Give all of the lines again, with nothing added or dropped.
Begin
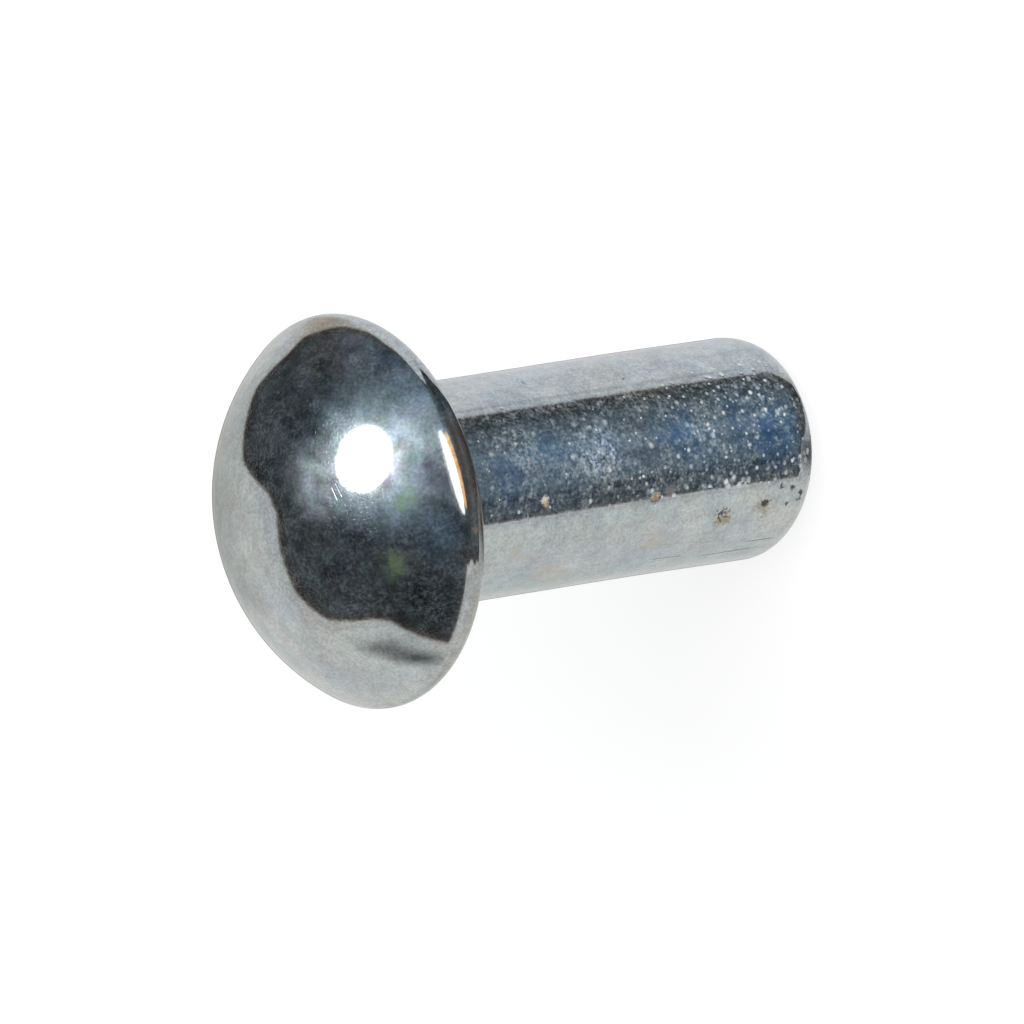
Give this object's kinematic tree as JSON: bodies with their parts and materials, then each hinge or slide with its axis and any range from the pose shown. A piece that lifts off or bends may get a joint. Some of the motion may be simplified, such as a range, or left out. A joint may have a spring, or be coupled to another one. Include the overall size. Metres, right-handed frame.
{
  "type": "round head rivet",
  "caption": "Solid round head rivet: a domed head with a rounded rim on a plain cylindrical shank whose end is flat with a rounded edge.",
  "frame": {"origin": "centre of the flat end of the shank, on which the rivet stands", "axes": "+Z along the rivet's axis, from the end of the shank up to the head; the rivet is round about Z"},
  "size_m": [0.0142, 0.0142, 0.0228],
  "materials": {
    "zinc_plate": "bright zinc plate, faintly bluish and mottled, with a fine grain and a few pits"
  },
  "bodies": {
    "root": {"rivet": "zinc_plate"}
  },
  "joints": []
}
End
__ANSWER TO THE TASK__:
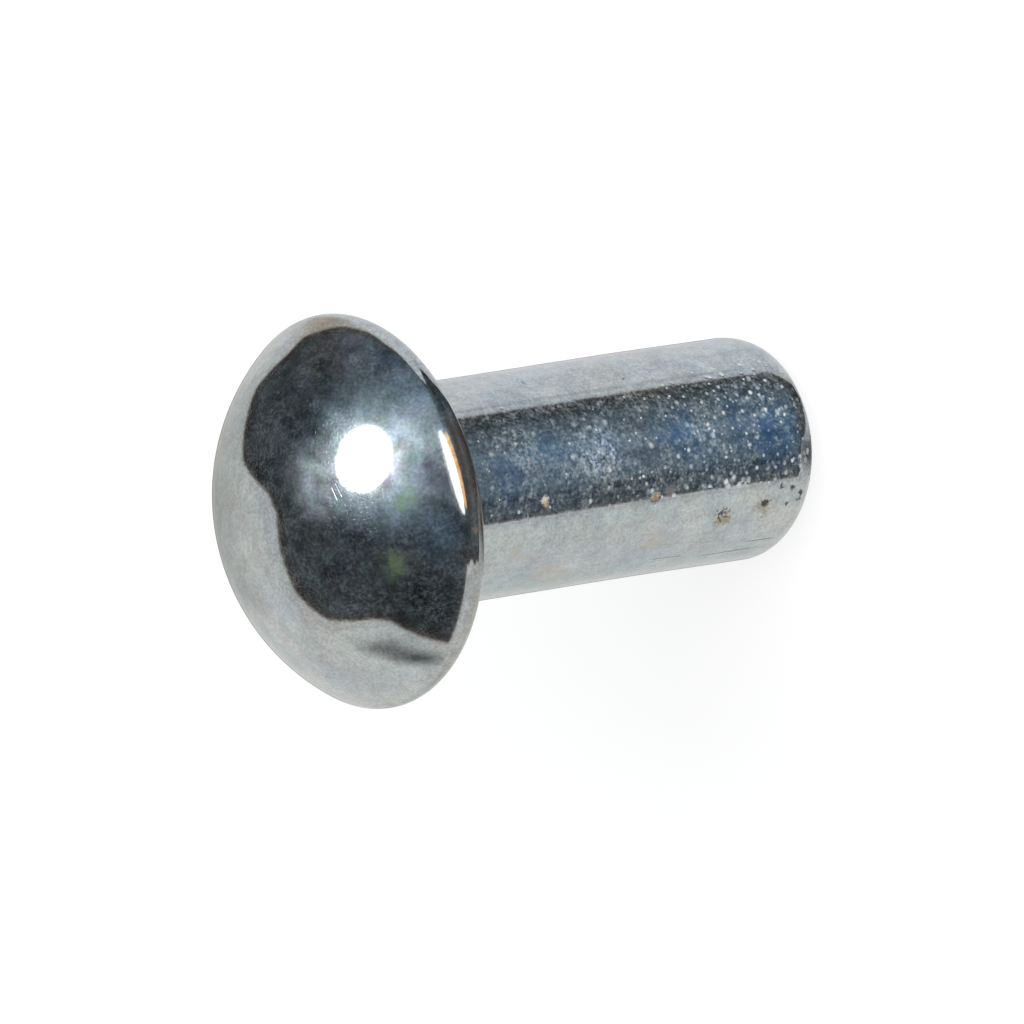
Give this object's kinematic tree as JSON: bodies with their parts and materials, then each hinge or slide with its axis and any range from the pose shown. A piece that lifts off or bends may get a joint. Some of the motion may be simplified, such as a range, or left out. A joint may have a spring, or be coupled to another one. Include the overall size. Metres, right-handed frame.
{
  "type": "round head rivet",
  "caption": "Solid round head rivet: a domed head with a rounded rim on a plain cylindrical shank whose end is flat with a rounded edge.",
  "frame": {"origin": "centre of the flat end of the shank, on which the rivet stands", "axes": "+Z along the rivet's axis, from the end of the shank up to the head; the rivet is round about Z"},
  "size_m": [0.0142, 0.0142, 0.0228],
  "materials": {
    "zinc_plate": "bright zinc plate, faintly bluish and mottled, with a fine grain and a few pits"
  },
  "bodies": {
    "root": {"rivet": "zinc_plate"}
  },
  "joints": []
}